When the paint is in the right condition, you can work almost as if you were drawing with chalk. There are many artists who prefer working with a very oily medium and the experienced artist is, of course, quite capable of making a choice. But in every case that I have ever seen the wetness of oil paint has been the main technical handicap among students. The tendency of one color to spread into another, the tendency of the paint to run beyond the areas it was intended for, the difficulty of putting one color over another without having the two mix and become muddy are all due to the excessive amount of oil that is in the color as it comes from the tube.

Before the advent of commercial tube colors painters mixed their own powdered color and they mixed it according to taste. By drying out the color you can alter the consistency to that which gives you the best results. When the paint is dry enough to be moved on the drawing without sloshing around and getting out of control, proceed to draw with it in much the same manner that you drew with the black crayon and the white crayon (Exercise 35). Don’t try to mix the black and white on your palette or on one brush, but use one brush for white and the other for black, working first with one and then with the other as you did with the crayons. Don’t dig the brush down into the paint, but get a ‘gob’ of sticky paint on the end of it and paint almost with the paint rather than with the brush. Drag the paint along, feeling that it is actual substance (not tone or color) and applying it thickly. Use the turpentine to keep your brushes from getting gummed up, but don’t let it mix with the paint because it would then counteract the drying-out process.

Student Gesture Drawings

 

Feel that you touch every part of the form

Because the brush is broader than the crayon, you may feel that you are touching more of the surface at once. This is like the difference between the modelled drawing in lithograph, when you used the side of the crayon, and the modelled drawing in ink. The paint becomes the best medium for the study of drawing when used correctly. These directions are given only as a starting point to help you feel that you are really drawing, not with any idea of teaching you a way of ‘handling paint.’ If you painted steadily for eight months, I couldn’t keep you from learning to handle paint even if I tried. The secret, if it is one, is to be so completely interested in studying the model that the paint just follows. Forget that you are drawing or painting and feel that you are using this medium to reach out and touch the model.
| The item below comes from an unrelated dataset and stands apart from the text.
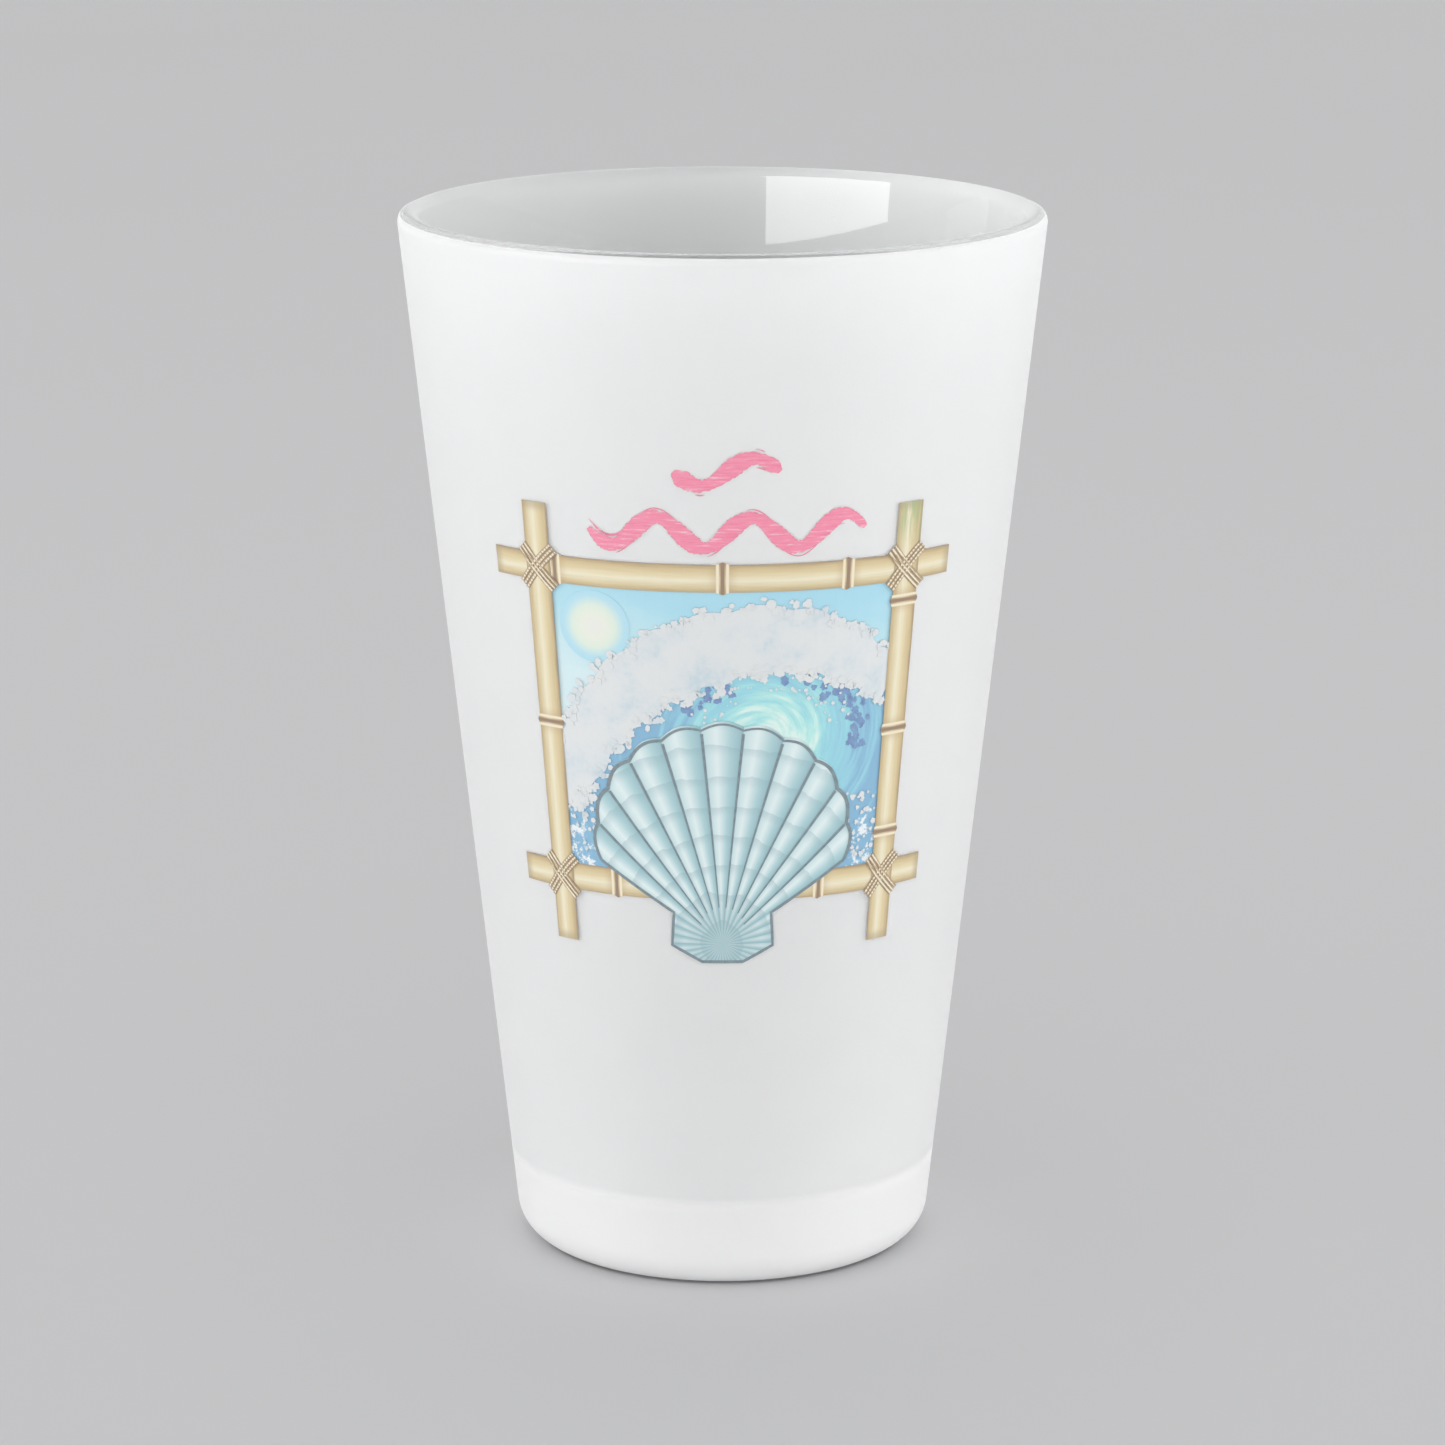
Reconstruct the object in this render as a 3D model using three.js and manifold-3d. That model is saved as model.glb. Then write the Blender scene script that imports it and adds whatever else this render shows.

EXERCISE 52: GESTURE DRAWING IN OIL

 Student Gesture Drawing

 

This is a five-minute study that is like the gesture study in black and white crayon (Exercise 36) except that you use black and white oil color on a large sheet of brown paper. Since you must work quickly, do not dry out the color before using it.

Student Gesture Drawing

 

EXERCISE 53: HALF-HOUR STUDY IN OIL

Start with a gesture study (Exercise 52) and proceed to work for a half hour with something of the feeling of the modelled drawing (Exercise 7) and the extended gesture study (Exercise 31).

Draw for fifteen hours as directed in Schedule 22.